Calvery as quoted by American Banker:

“… digital currencies are exciting because of the innovation around it. I think it shows the great innovation that’s going on in the financial services industry these days, whether it’s a digital currency or whether it’s using other types of technology to improve and extend financial services to those that are unbanked or to make things more efficient or to be able to do things in a different way that has a customer base. That innovation is a great thing. But the fact is that being a financial institution comes with certain responsibilities. …

“I would be hesitant ever to paint a broad brush because of one criminal action against an entire industry. I don’t think that’s fair to an industry in any situation, let alone this one.”

FinCEN is being careful in its effort to crack down hard on companies and services that could support criminal activities through the anonymous nature of their financial dealings, especially as they pertain to the activities of terrorists, pornographers, drug deals and other illicit operators, while at the same time letting the free market dictate the future of virtual currencies. As Calvery suggested in the interview, FinCEN sees value in currencies that can help a market sector, such as the unbanked, as long as they comply with U.S. anti-money-laundering regulations.
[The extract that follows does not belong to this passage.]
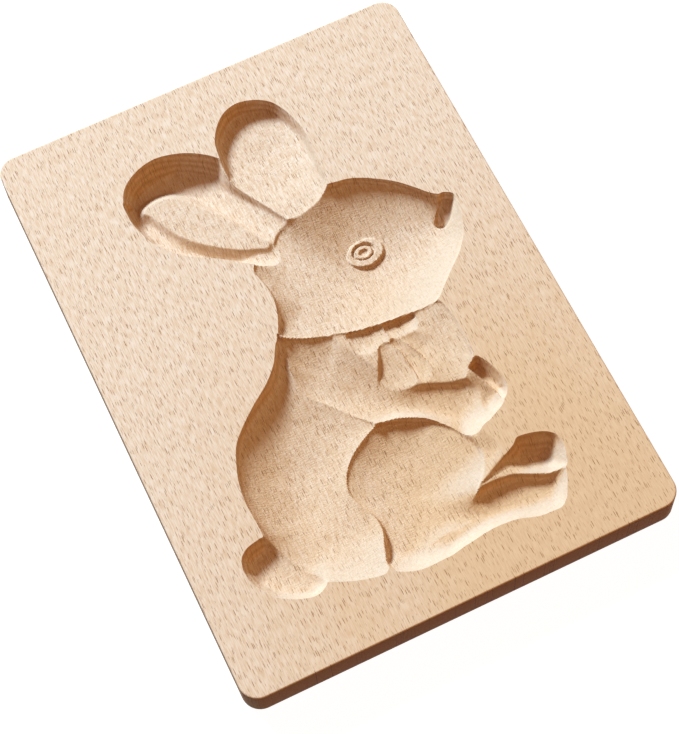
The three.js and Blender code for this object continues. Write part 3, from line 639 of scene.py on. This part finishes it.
# The eased edges, the sides and the underside, ring below ring
profile = [(flat_inset, 0)]
for k in range(round_steps + 1):
    a = k / round_steps * math.pi / 2
    profile.append((edge_round * (1 - math.sin(a)), edge_round * (1 - math.cos(a))))
profile += [(inset, thickness - down) for inset, down in reversed(profile)]
for inset, down in profile[1:]:
    points += [(x, y, thickness - down) for x, y in board_ring(inset)]
for level in range(len(profile) - 1):
    up = first_ring + level * ring_count
    down = up + ring_count
    for k in range(ring_count):
        n = (k + 1) % ring_count
        faces.append((up + k, down + k, down + n, up + n))
last_ring = first_ring + (len(profile) - 1) * ring_count
faces.append(tuple(reversed(range(last_ring, last_ring + ring_count))))

# The mesh carries how far each point is in the cut: 0 on the flat, 1 from full_cut down. Its
# shading breaks where two faces meet at more than the crease angle.
full_cut = 0.3
crease_angle = math.radians(38)
mesh = bpy.data.meshes.new("carved_board")
mesh.from_pydata([(x / 1000, y / 1000, z / 1000) for x, y, z in points], [], faces)
carved = mesh.attributes.new("carved", "FLOAT", "POINT")
values = np.zeros(len(points), np.float32)
values[:used.sum()] = np.clip(depth[used] / full_cut, 0, 1)
carved.data.foreach_set("value", values)
mesh.shade_smooth()
mesh.set_sharp_from_angle(angle=crease_angle)
mesh.validate()
carved_board = bpy.data.objects.new("carved_board", mesh)
bpy.context.scene.collection.objects.link(carved_board)


def linear(hex_colour):
    """An sRGB hex colour as linear red, green, blue and alpha."""
    channels = [int(hex_colour[i:i + 2], 16) / 255 for i in (1, 3, 5)]
    return [c / 12.92 if c <= 0.04045 else ((c + 0.055) / 1.055) ** 2.4 for c in channels] + [1.0]


def add(tree, kind, inputs=None, **settings):
    """Adds a node with its settings. An input is a value, a node or one of a node's outputs."""
    node = tree.nodes.new(kind)
    for name, value in settings.items():
        setattr(node, name, value)
    for socket, value in (inputs or {}).items():
        if isinstance(value, bpy.types.Node):
            value = value.outputs[0]
        if isinstance(value, bpy.types.NodeSocket):
            tree.links.new(value, node.inputs[socket])
        else:
            node.inputs[socket].default_value = value
    return node


# Steamed beech, bare, sanded on its faces and finely milled in the hollow: pale pinkish cream,
# yellower round the feet on the right and peppered with short brown rays along the grain. Slopes
# that face away from the lamp carry painted shade, browner the steeper they are, and slopes that
# face the lamp are painted greyer. It is matt, because bare wood scatters the light among its
# fibres and has next to no shine.
# A pattern's scale is how many of its marks fit into a metre across, along and down: 1000
# divided by the size of one in millimetres. Socket 0 of a Mix node is the second colour's
# share, and 6 and 7 are the two colours.
beech = bpy.data.materials.new("steamed_beech_bare")
beech.use_nodes = True
tree = beech.node_tree
tree.nodes.clear()
place = add(tree, "ShaderNodeTexCoord")
spot = place.outputs["Object"]
normal = place.outputs["Normal"]
carved_part = add(tree, "ShaderNodeAttribute", attribute_name="carved").outputs["Fac"]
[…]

To FinCEN, convertible virtual currencies “either have an equivalent value in real currency or act as a substitute for real currency.” Though not mentioning bitcoins specifically, FinCEN’s new guidelines, announced in March, say anyone who exchanges decentralized virtual currency for real currency must register as a money services business and follow existing FinCEN regulations covering registration requirements and compliance with anti-money laundering, recordkeeping and reporting responsibilities. Consumers who obtain convertible virtual currency and use it to purchase real or virtual goods or services are not a money-services business, so they are not affected by the FinCEN regulations.